→ **REQUIRED WORK**
Repeat all of the data precisely.

========================================

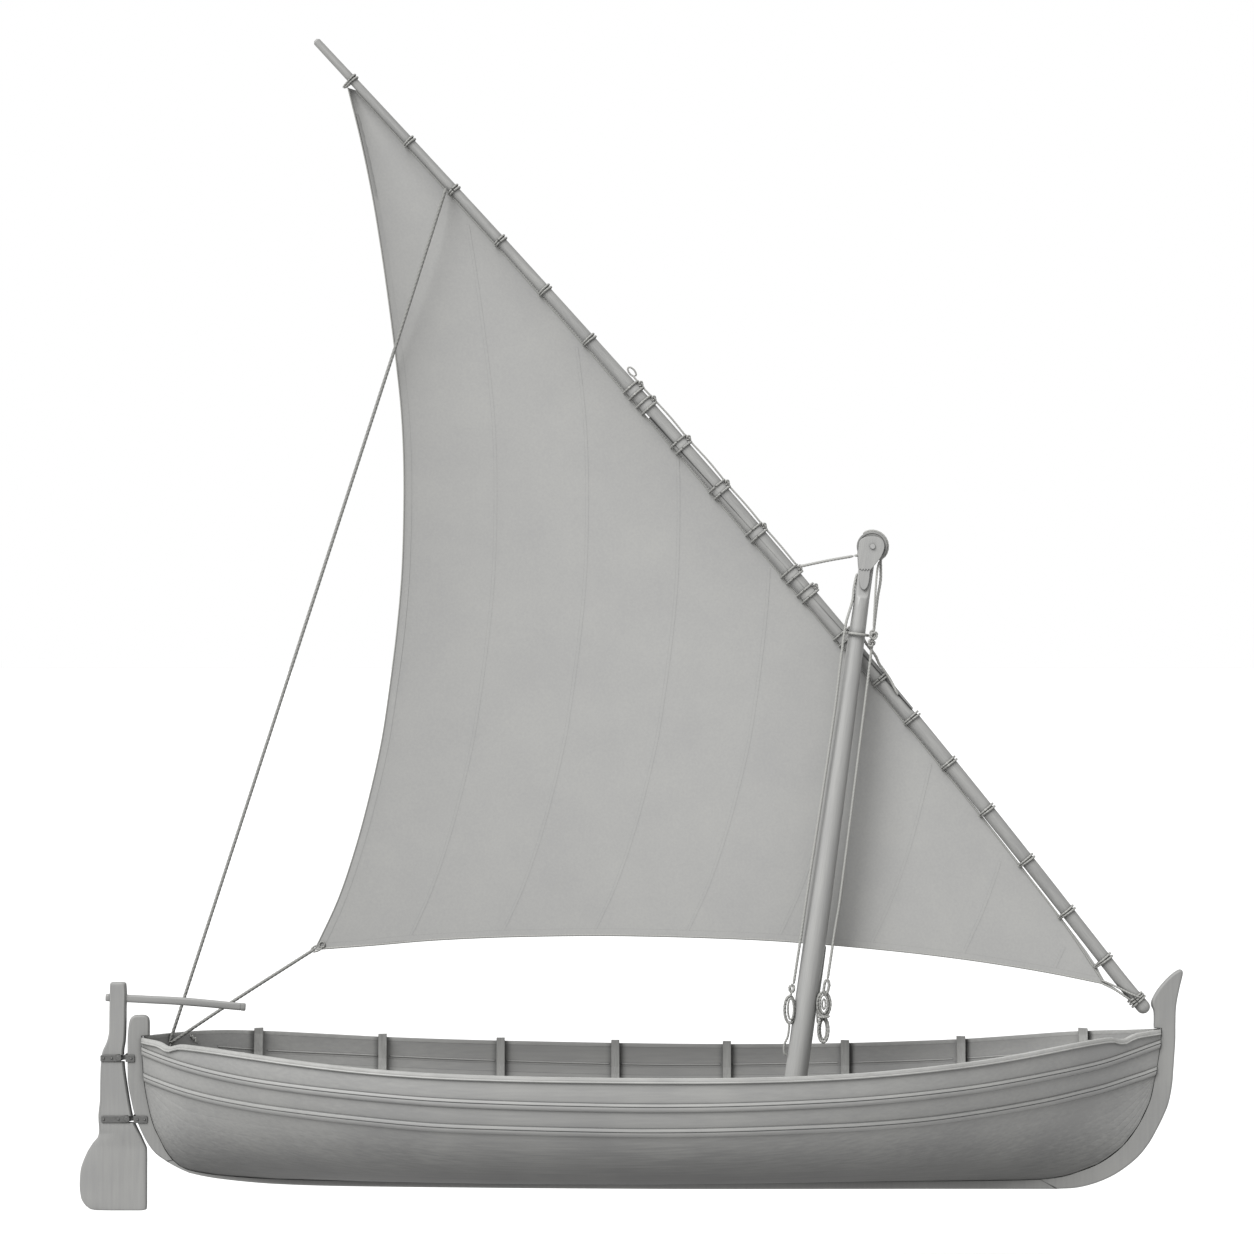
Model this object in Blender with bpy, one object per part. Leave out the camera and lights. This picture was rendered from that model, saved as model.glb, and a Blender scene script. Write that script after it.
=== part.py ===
"""A llaut: a 7.5 m double-ended wooden boat with one lateen sail. Metres, bow towards +X, port +Y, waterline Z 0."""

import math

import bpy
import numpy as np
from mathutils import Vector
from mathutils.geometry import tessellate_polygon

# Clear the scene
for old in list(bpy.data.objects):
    bpy.data.objects.remove(old, do_unlink=True)

# Driving sizes
PLANK = 0.025
WALE_PROUD = 0.018
WALE_DEEP = 0.060
CAP_THICK = 0.028
CAP_PROUD = 0.016
POST_HALF = 0.036
FRAME_SIDED = 0.060
FRAME_MOULDED = 0.050
FRAME_GAP = 0.0014
SEAM = 0.0005
GARBOARD_LIFT = 0.0008
RUDDER_HALF = 0.035
MAST_RAKE = 0.138
MAST_X, MAST_Z = 1.040, 0.490
YARD_Y, YARD_X, YARD_SLEW = 0.140, 1.500, math.radians(5.0)
ROPE = 0.011

# Hull lines: station, half breadth, rail top, upper wale top, lower wale top, section fullness p and q
HULL = np.array([
    (-3.62, 0.030, 0.768, 0.709, 0.526, 1.30, 1.00),
    (-3.55, 0.165, 0.767, 0.698, 0.511, 1.32, 1.00),
    (-3.45, 0.315, 0.766, 0.679, 0.492, 1.38, 0.98),
    (-3.30, 0.480, 0.765, 0.648, 0.461, 1.50, 0.94),
    (-3.10, 0.640, 0.758, 0.612, 0.426, 1.65, 0.88),
    (-2.80, 0.822, 0.734, 0.570, 0.389, 1.85, 0.80),
    (-2.40, 1.000, 0.697, 0.533, 0.356, 2.15, 0.70),
    (-2.00, 1.120, 0.664, 0.503, 0.327, 2.45, 0.62),
    (-1.50, 1.210, 0.636, 0.471, 0.293, 2.75, 0.55),
    (-1.00, 1.240, 0.620, 0.451, 0.277, 2.95, 0.51),
    (-0.50, 1.237, 0.610, 0.437, 0.264, 3.05, 0.50),
    (0.00, 1.222, 0.603, 0.428, 0.255, 3.05, 0.50),
    (0.50, 1.196, 0.601, 0.430, 0.258, 2.95, 0.51),
    (1.00, 1.145, 0.607, 0.441, 0.268, 2.75, 0.54),
    (1.50, 1.050, 0.624, 0.459, 0.279, 2.50, 0.60),
    (1.90, 0.930, 0.648, 0.483, 0.297, 2.25, 0.67),
    (2.30, 0.775, 0.680, 0.516, 0.332, 2.00, 0.75),
    (2.60, 0.635, 0.714, 0.551, 0.365, 1.80, 0.83),
    (2.80, 0.527, 0.740, 0.576, 0.390, 1.68, 0.88),
    (3.00, 0.412, 0.766, 0.603, 0.422, 1.55, 0.93),
    (3.20, 0.290, 0.787, 0.636, 0.457, 1.45, 0.97),
    (3.40, 0.170, 0.803, 0.688, 0.507, 1.36, 1.00),
    (3.50, 0.110, 0.812, 0.717, 0.532, 1.32, 1.00),
    (3.64, 0.030, 0.826, 0.756, 0.575, 1.30, 1.00),
])
BREADTH, RAIL, WALE_UP, WALE_LOW, FULL_P, FULL_Q = range(1, 7)

# Backbone: outer edge, rabbet and inner edge in profile, half width inside the rabbet
STERN_ROWS = [
    ((-3.664, 0.921), (-3.600, 0.921), (-3.562, 0.921), 0.030),
    ((-3.684, 0.897), (-3.600, 0.897), (-3.551, 0.897), 0.034),
    ((-3.695, 0.850), (-3.600, 0.850), (-3.549, 0.850), 0.0355),
    ((-3.700, 0.778), (-3.600, 0.778), (-3.549, 0.778), 0.0355),
    ((-3.7005, 0.7725), (-3.600, 0.7725), (-3.549, 0.7725), 0.008),
    ((-3.703, 0.746), (-3.599, 0.650), (-3.555, 0.660), 0.008),
    ((-3.703, 0.504), (-3.590, 0.510), (-3.545, 0.500), 0.008),
    ((-3.697, 0.426), (-3.574, 0.380), (-3.525, 0.370), 0.008),
    ((-3.678, 0.326), (-3.556, 0.290), (-3.500, 0.280), 0.008),
    ((-3.653, 0.220), (-3.536, 0.202), (-3.478, 0.190), 0.008),
    ((-3.614, 0.121), (-3.507, 0.115), (-3.445, 0.105), 0.008),
    ((-3.564, 0.021), (-3.472, 0.046), (-3.400, 0.035), 0.008),
    ((-3.504, -0.057), (-3.432, -0.035), (-3.360, -0.035), 0.0085),
    ((-3.426, -0.114), (-3.383, -0.103), (-3.300, -0.090), 0.009),
]
KEEL_ROWS = [
    ((-3.424, -0.1155), (-3.381, -0.1045), (-3.298, -0.0915), 0.009),
    ((-3.334, -0.163), (-3.320, -0.152), (-3.250, -0.125), 0.010),
    ((-3.260, -0.195), (-3.245, -0.180), (-3.190, -0.150), 0.011),
    ((-3.050, -0.236), (-3.047, -0.210), (-3.030, -0.182), 0.014),
    ((-2.650, -0.274), (-2.649, -0.236), (-2.640, -0.210), 0.018),
    ((-2.000, -0.292), (-2.000, -0.250), (-2.000, -0.224), 0.023),
    ((0.000, -0.309), (0.000, -0.256), (0.000, -0.230), 0.024),
    ((2.000, -0.309), (2.000, -0.250), (2.000, -0.224), 0.023),
    ((2.620, -0.309), (2.600, -0.245), (2.590, -0.218), 0.016),
    ((2.890, -0.309), (2.770, -0.240), (2.745, -0.205), 0.012),
]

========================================

→ **THE RESULT**
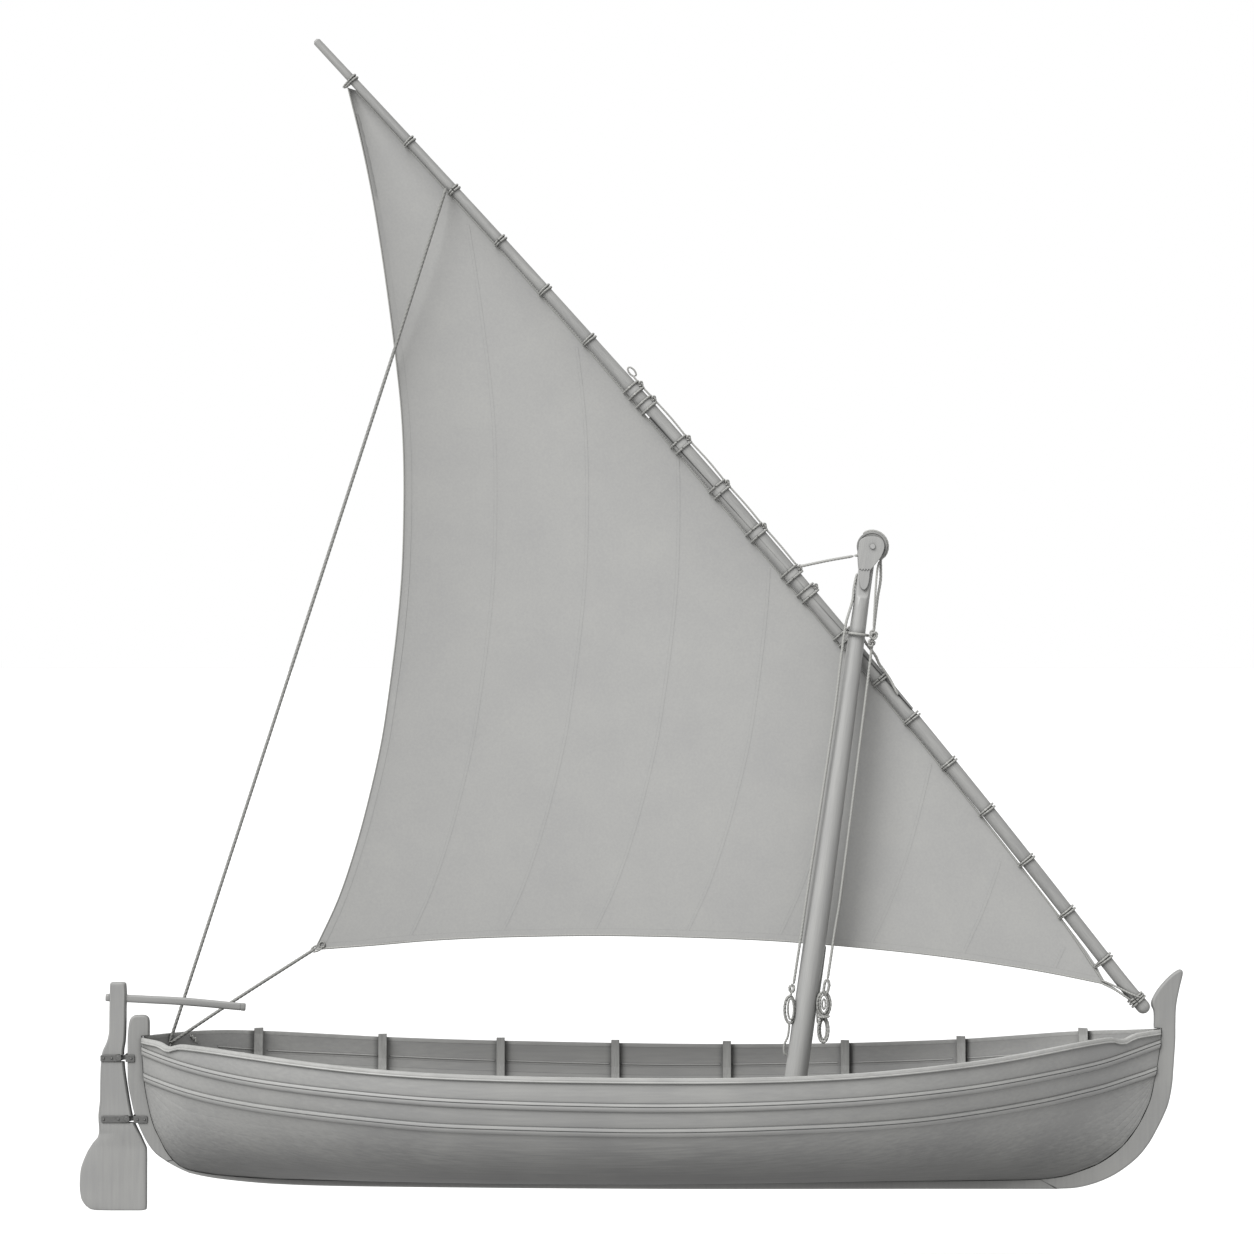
Model this object in Blender with bpy, one object per part. Leave out the camera and lights. This picture was rendered from that model, saved as model.glb, and a Blender scene script. Write that script after it.
=== part.py ===
"""A llaut: a 7.5 m double-ended wooden boat with one lateen sail. Metres, bow towards +X, port +Y, waterline Z 0."""

import math

import bpy
import numpy as np
from mathutils import Vector
from mathutils.geometry import tessellate_polygon

# Clear the scene
for old in list(bpy.data.objects):
    bpy.data.objects.remove(old, do_unlink=True)

# Driving sizes
PLANK = 0.025
WALE_PROUD = 0.018
WALE_DEEP = 0.060
CAP_THICK = 0.028
CAP_PROUD = 0.016
POST_HALF = 0.036
FRAME_SIDED = 0.060
FRAME_MOULDED = 0.050
FRAME_GAP = 0.0014
SEAM = 0.0005
GARBOARD_LIFT = 0.0008
RUDDER_HALF = 0.035
MAST_RAKE = 0.138
MAST_X, MAST_Z = 1.040, 0.490
YARD_Y, YARD_X, YARD_SLEW = 0.140, 1.500, math.radians(5.0)
ROPE = 0.011

# Hull lines: station, half breadth, rail top, upper wale top, lower wale top, section fullness p and q
HULL = np.array([
    (-3.62, 0.030, 0.768, 0.709, 0.526, 1.30, 1.00),
    (-3.55, 0.165, 0.767, 0.698, 0.511, 1.32, 1.00),
    (-3.45, 0.315, 0.766, 0.679, 0.492, 1.38, 0.98),
    (-3.30, 0.480, 0.765, 0.648, 0.461, 1.50, 0.94),
    (-3.10, 0.640, 0.758, 0.612, 0.426, 1.65, 0.88),
    (-2.80, 0.822, 0.734, 0.570, 0.389, 1.85, 0.80),
    (-2.40, 1.000, 0.697, 0.533, 0.356, 2.15, 0.70),
    (-2.00, 1.120, 0.664, 0.503, 0.327, 2.45, 0.62),
    (-1.50, 1.210, 0.636, 0.471, 0.293, 2.75, 0.55),
    (-1.00, 1.240, 0.620, 0.451, 0.277, 2.95, 0.51),
    (-0.50, 1.237, 0.610, 0.437, 0.264, 3.05, 0.50),
    (0.00, 1.222, 0.603, 0.428, 0.255, 3.05, 0.50),
    (0.50, 1.196, 0.601, 0.430, 0.258, 2.95, 0.51),
    (1.00, 1.145, 0.607, 0.441, 0.268, 2.75, 0.54),
    (1.50, 1.050, 0.624, 0.459, 0.279, 2.50, 0.60),
    (1.90, 0.930, 0.648, 0.483, 0.297, 2.25, 0.67),
    (2.30, 0.775, 0.680, 0.516, 0.332, 2.00, 0.75),
    (2.60, 0.635, 0.714, 0.551, 0.365, 1.80, 0.83),
    (2.80, 0.527, 0.740, 0.576, 0.390, 1.68, 0.88),
    (3.00, 0.412, 0.766, 0.603, 0.422, 1.55, 0.93),
    (3.20, 0.290, 0.787, 0.636, 0.457, 1.45, 0.97),
    (3.40, 0.170, 0.803, 0.688, 0.507, 1.36, 1.00),
    (3.50, 0.110, 0.812, 0.717, 0.532, 1.32, 1.00),
    (3.64, 0.030, 0.826, 0.756, 0.575, 1.30, 1.00),
])
BREADTH, RAIL, WALE_UP, WALE_LOW, FULL_P, FULL_Q = range(1, 7)

# Backbone: outer edge, rabbet and inner edge in profile, half width inside the rabbet
STERN_ROWS = [
    ((-3.664, 0.921), (-3.600, 0.921), (-3.562, 0.921), 0.030),
    ((-3.684, 0.897), (-3.600, 0.897), (-3.551, 0.897), 0.034),
    ((-3.695, 0.850), (-3.600, 0.850), (-3.549, 0.850), 0.0355),
    ((-3.700, 0.778), (-3.600, 0.778), (-3.549, 0.778), 0.0355),
    ((-3.7005, 0.7725), (-3.600, 0.7725), (-3.549, 0.7725), 0.008),
    ((-3.703, 0.746), (-3.599, 0.650), (-3.555, 0.660), 0.008),
    ((-3.703, 0.504), (-3.590, 0.510), (-3.545, 0.500), 0.008),
    ((-3.697, 0.426), (-3.574, 0.380), (-3.525, 0.370), 0.008),
    ((-3.678, 0.326), (-3.556, 0.290), (-3.500, 0.280), 0.008),
    ((-3.653, 0.220), (-3.536, 0.202), (-3.478, 0.190), 0.008),
    ((-3.614, 0.121), (-3.507, 0.115), (-3.445, 0.105), 0.008),
    ((-3.564, 0.021), (-3.472, 0.046), (-3.400, 0.035), 0.008),
    ((-3.504, -0.057), (-3.432, -0.035), (-3.360, -0.035), 0.0085),
    ((-3.426, -0.114), (-3.383, -0.103), (-3.300, -0.090), 0.009),
]
KEEL_ROWS = [
    ((-3.424, -0.1155), (-3.381, -0.1045), (-3.298, -0.0915), 0.009),
    ((-3.334, -0.163), (-3.320, -0.152), (-3.250, -0.125), 0.010),
    ((-3.260, -0.195), (-3.245, -0.180), (-3.190, -0.150), 0.011),
    ((-3.050, -0.236), (-3.047, -0.210), (-3.030, -0.182), 0.014),
    ((-2.650, -0.274), (-2.649, -0.236), (-2.640, -0.210), 0.018),
    ((-2.000, -0.292), (-2.000, -0.250), (-2.000, -0.224), 0.023),
    ((0.000, -0.309), (0.000, -0.256), (0.000, -0.230), 0.024),
    ((2.000, -0.309), (2.000, -0.250), (2.000, -0.224), 0.023),
    ((2.620, -0.309), (2.600, -0.245), (2.590, -0.218), 0.016),
    ((2.890, -0.309), (2.770, -0.240), (2.745, -0.205), 0.012),
]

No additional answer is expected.